» **Exercise requirements**
Among the records below, find each line that includes the string "lifts" and copy it.

» **Input**
-------

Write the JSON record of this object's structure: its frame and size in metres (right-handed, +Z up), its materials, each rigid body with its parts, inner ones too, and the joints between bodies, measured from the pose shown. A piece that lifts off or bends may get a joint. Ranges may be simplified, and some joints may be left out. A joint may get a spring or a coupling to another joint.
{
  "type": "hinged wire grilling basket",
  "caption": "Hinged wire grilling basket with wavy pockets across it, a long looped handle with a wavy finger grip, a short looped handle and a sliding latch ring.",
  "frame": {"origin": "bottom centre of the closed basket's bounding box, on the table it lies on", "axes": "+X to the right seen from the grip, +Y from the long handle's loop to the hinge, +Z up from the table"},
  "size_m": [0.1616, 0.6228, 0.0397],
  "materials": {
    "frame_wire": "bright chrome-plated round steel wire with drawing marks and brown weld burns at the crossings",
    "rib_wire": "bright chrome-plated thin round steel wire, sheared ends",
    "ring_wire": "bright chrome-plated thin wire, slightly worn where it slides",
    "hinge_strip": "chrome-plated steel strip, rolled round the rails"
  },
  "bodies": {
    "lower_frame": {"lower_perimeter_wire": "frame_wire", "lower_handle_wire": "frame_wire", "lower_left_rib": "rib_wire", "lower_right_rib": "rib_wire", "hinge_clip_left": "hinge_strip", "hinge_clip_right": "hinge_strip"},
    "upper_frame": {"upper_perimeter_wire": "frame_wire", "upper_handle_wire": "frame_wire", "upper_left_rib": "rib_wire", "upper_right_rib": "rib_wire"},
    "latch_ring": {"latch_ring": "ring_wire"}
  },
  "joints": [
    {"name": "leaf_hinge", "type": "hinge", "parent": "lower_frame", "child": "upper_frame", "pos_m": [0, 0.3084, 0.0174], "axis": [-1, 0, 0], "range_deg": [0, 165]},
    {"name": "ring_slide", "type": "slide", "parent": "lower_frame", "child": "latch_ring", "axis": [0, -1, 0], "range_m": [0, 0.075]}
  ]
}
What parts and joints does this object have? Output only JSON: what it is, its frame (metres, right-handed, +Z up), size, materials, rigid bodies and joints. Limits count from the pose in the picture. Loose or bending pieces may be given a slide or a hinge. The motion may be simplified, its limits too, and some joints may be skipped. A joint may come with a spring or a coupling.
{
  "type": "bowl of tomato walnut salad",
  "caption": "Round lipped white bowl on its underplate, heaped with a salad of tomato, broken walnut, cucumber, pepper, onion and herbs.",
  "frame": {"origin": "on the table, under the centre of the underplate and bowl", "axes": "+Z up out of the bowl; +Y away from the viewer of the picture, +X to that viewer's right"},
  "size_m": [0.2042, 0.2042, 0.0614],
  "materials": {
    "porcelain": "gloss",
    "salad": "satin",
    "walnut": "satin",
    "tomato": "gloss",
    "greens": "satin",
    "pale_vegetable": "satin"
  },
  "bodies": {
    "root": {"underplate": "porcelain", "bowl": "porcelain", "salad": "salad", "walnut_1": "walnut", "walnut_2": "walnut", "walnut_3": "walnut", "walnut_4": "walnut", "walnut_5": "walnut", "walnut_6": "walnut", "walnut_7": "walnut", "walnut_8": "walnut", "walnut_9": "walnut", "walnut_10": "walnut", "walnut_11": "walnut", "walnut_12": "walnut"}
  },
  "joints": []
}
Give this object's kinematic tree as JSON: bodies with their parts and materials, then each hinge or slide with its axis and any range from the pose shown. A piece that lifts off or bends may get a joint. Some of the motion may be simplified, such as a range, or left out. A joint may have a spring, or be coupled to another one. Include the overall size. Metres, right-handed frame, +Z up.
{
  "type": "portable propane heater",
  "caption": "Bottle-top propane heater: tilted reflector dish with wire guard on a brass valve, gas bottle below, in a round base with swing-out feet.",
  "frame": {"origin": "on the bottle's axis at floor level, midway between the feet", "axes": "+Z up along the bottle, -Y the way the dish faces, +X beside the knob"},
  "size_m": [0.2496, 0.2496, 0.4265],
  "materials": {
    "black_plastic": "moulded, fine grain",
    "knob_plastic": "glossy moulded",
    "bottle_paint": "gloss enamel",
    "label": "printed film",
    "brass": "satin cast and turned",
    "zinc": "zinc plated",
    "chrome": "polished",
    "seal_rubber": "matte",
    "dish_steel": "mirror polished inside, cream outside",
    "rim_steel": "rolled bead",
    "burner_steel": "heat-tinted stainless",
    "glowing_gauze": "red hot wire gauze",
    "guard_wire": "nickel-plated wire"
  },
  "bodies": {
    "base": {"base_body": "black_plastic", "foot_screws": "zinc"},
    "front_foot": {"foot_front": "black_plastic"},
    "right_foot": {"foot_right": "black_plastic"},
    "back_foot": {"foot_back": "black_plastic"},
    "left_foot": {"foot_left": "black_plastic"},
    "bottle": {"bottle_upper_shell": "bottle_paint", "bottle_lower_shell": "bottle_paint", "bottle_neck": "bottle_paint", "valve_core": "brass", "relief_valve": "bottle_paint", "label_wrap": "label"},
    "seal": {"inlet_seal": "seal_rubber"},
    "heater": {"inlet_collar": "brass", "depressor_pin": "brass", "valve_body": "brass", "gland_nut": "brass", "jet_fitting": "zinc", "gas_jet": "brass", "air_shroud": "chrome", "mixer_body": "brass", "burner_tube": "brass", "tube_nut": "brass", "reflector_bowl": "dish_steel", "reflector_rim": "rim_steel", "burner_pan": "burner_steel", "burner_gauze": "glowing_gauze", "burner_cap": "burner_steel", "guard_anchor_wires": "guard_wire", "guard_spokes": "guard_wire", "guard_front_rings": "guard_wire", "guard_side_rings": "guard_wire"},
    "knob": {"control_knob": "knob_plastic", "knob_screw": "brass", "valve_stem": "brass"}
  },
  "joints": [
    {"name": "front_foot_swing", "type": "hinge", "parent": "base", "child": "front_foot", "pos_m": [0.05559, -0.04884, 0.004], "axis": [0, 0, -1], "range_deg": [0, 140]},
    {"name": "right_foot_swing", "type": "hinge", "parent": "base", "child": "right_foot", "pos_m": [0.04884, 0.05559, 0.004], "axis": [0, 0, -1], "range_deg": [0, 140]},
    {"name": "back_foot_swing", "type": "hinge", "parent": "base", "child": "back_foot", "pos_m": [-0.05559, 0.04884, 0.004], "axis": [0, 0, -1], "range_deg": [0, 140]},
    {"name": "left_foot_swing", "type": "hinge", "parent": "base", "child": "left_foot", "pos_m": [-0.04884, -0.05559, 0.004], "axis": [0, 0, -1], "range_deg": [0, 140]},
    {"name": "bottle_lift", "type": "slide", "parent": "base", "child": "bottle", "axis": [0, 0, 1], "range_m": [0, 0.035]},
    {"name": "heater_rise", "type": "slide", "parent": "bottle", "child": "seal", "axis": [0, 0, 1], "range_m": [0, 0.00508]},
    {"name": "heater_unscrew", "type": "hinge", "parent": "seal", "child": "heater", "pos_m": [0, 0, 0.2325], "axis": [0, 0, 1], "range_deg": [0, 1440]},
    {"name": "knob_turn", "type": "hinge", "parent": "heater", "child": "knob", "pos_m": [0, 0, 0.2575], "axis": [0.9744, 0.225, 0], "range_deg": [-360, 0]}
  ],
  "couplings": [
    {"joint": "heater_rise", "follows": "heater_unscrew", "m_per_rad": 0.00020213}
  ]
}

-------

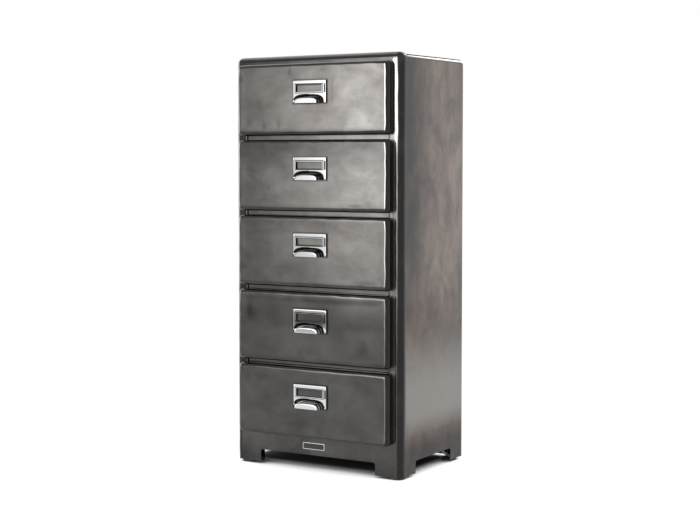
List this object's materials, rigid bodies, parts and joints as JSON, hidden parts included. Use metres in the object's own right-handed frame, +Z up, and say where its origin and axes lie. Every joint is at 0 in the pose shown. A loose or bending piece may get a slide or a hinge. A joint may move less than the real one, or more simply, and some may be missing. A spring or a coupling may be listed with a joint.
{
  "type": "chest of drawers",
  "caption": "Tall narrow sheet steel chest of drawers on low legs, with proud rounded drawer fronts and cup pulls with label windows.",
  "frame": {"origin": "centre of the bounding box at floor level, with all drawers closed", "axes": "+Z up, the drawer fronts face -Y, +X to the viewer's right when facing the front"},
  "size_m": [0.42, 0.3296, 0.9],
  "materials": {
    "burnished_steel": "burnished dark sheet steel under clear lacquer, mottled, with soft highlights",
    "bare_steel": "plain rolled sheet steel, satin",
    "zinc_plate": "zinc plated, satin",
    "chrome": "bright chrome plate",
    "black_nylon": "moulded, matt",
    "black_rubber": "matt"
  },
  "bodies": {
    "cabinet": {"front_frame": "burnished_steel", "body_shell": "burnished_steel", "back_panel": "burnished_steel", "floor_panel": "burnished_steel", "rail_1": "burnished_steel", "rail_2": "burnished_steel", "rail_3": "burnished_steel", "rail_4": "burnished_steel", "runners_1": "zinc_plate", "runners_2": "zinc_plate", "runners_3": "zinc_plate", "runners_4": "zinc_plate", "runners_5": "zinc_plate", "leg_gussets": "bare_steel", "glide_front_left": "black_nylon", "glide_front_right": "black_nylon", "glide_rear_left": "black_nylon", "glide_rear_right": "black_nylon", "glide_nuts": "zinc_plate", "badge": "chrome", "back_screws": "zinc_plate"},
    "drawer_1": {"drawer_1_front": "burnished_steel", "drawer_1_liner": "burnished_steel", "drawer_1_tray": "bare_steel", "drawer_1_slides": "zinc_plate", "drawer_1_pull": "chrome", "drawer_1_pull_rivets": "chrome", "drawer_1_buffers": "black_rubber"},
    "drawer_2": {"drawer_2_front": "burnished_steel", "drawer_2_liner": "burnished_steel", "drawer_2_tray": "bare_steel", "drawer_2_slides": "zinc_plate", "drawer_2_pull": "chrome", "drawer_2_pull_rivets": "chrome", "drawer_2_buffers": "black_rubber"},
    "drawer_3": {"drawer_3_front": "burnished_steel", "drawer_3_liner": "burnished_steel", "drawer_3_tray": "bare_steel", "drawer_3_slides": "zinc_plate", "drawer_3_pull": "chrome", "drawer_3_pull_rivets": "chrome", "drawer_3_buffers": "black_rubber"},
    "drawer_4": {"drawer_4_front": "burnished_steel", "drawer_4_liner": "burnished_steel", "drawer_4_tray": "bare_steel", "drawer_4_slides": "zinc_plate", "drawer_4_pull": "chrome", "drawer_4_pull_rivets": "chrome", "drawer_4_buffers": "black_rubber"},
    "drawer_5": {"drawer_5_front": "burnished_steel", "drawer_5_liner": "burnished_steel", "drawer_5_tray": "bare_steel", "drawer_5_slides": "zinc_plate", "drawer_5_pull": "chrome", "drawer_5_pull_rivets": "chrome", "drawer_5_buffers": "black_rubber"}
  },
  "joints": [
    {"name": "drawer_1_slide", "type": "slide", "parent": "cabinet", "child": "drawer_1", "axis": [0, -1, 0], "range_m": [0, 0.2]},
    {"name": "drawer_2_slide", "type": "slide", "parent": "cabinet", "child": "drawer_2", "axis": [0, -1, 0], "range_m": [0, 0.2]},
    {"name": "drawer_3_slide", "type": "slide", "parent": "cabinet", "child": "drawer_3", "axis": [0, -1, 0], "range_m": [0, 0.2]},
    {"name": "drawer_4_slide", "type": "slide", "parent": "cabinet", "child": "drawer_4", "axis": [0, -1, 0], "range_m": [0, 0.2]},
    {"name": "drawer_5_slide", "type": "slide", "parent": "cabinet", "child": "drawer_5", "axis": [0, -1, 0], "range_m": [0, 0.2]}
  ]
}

-------

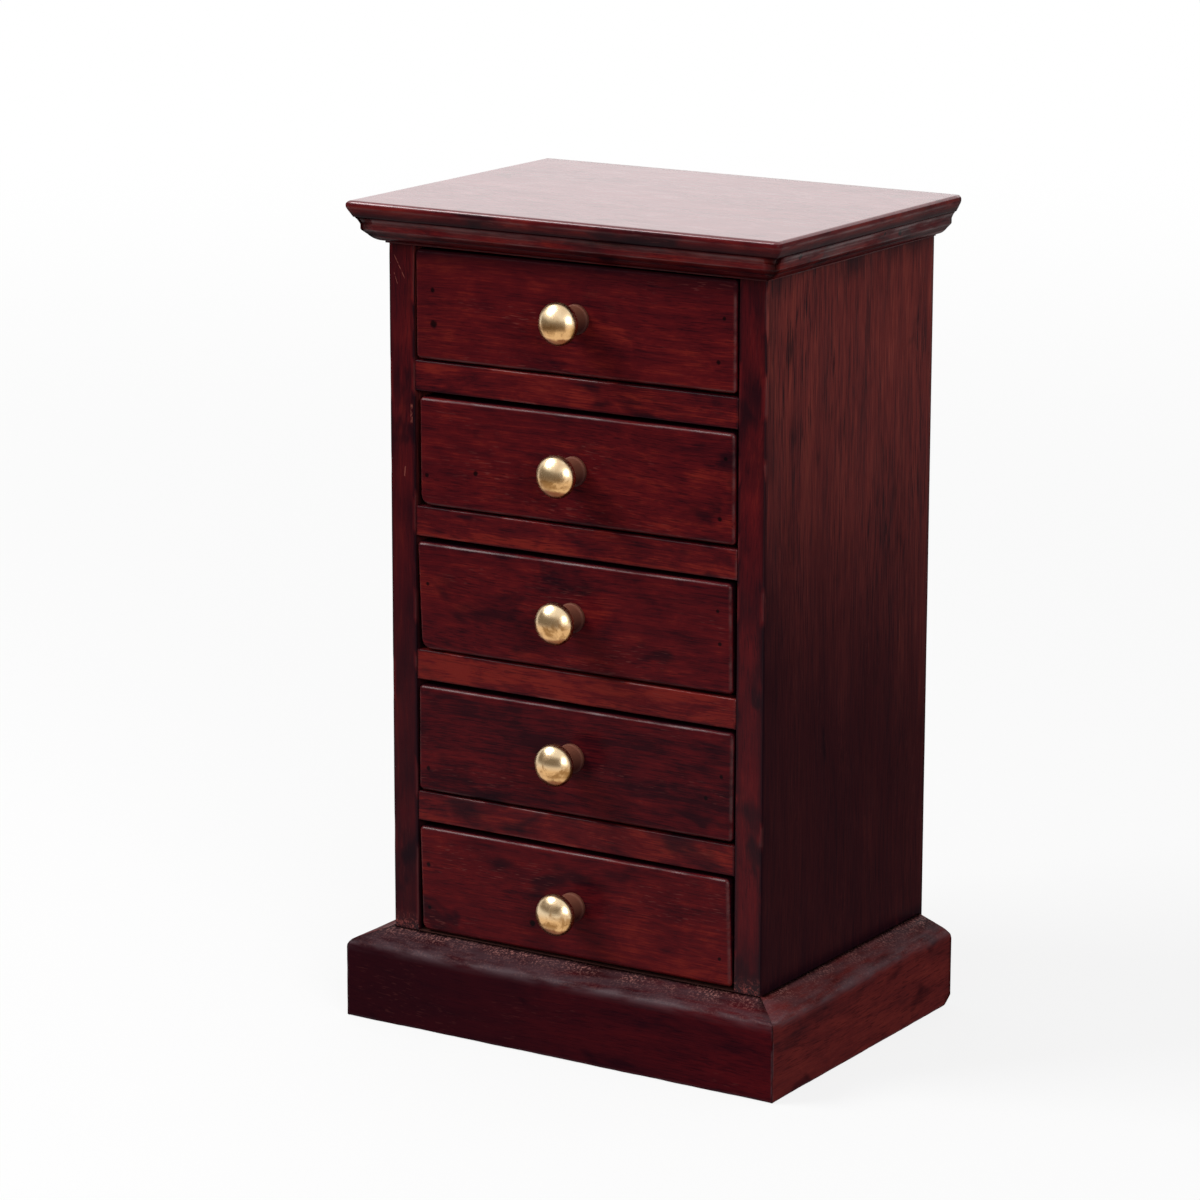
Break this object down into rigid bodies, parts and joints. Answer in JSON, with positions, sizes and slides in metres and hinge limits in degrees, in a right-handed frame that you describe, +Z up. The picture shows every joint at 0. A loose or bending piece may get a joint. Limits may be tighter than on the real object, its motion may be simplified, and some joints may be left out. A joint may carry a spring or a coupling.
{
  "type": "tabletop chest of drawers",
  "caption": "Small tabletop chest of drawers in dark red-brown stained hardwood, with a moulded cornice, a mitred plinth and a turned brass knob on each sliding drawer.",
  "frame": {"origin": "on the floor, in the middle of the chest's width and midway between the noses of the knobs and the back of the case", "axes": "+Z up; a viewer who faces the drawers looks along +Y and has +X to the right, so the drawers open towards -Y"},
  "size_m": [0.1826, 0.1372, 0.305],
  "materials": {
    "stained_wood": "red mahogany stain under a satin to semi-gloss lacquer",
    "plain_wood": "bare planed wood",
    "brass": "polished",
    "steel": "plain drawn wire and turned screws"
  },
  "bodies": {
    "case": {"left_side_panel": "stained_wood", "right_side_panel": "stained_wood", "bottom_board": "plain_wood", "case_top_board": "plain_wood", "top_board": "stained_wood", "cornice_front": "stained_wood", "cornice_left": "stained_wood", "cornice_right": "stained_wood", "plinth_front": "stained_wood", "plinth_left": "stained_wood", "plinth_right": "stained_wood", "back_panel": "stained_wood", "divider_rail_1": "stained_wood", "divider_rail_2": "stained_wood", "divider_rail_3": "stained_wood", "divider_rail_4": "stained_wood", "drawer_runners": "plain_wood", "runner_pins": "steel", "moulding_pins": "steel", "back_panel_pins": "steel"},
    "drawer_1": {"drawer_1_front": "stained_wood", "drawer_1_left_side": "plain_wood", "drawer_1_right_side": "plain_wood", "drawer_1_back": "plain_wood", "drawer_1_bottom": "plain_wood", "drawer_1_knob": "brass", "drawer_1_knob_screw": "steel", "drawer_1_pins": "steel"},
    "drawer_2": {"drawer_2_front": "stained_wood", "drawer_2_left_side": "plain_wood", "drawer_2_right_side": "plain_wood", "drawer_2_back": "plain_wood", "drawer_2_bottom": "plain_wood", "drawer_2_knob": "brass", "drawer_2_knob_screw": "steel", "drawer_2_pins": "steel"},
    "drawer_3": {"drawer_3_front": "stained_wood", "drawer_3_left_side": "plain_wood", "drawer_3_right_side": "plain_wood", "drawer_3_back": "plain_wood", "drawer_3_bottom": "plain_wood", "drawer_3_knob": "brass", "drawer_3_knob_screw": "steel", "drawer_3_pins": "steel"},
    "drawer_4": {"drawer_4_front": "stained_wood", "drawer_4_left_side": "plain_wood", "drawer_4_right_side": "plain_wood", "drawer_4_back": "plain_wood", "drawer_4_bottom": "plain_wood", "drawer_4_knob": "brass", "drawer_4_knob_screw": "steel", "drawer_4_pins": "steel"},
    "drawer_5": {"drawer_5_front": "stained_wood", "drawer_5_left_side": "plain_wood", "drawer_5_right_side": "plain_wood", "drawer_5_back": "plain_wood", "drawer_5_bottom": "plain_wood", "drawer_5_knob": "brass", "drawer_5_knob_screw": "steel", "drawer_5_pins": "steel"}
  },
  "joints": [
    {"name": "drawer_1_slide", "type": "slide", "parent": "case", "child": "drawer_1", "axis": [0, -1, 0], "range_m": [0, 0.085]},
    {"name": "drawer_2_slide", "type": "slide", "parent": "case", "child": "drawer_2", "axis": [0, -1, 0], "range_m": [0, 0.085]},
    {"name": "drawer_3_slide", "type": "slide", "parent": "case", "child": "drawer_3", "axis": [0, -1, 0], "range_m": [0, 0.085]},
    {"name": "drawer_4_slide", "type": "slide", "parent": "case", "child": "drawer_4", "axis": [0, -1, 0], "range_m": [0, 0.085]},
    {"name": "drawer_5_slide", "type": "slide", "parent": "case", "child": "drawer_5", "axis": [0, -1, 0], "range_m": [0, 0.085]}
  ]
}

-------

» **Answer for this exercise**
Write the JSON record of this object's structure: its frame and size in metres (right-handed, +Z up), its materials, each rigid body with its parts, inner ones too, and the joints between bodies, measured from the pose shown. A piece that lifts off or bends may get a joint. Ranges may be simplified, and some joints may be left out. A joint may get a spring or a coupling to another joint.
Give this object's kinematic tree as JSON: bodies with their parts and materials, then each hinge or slide with its axis and any range from the pose shown. A piece that lifts off or bends may get a joint. Some of the motion may be simplified, such as a range, or left out. A joint may have a spring, or be coupled to another one. Include the overall size. Metres, right-handed frame, +Z up.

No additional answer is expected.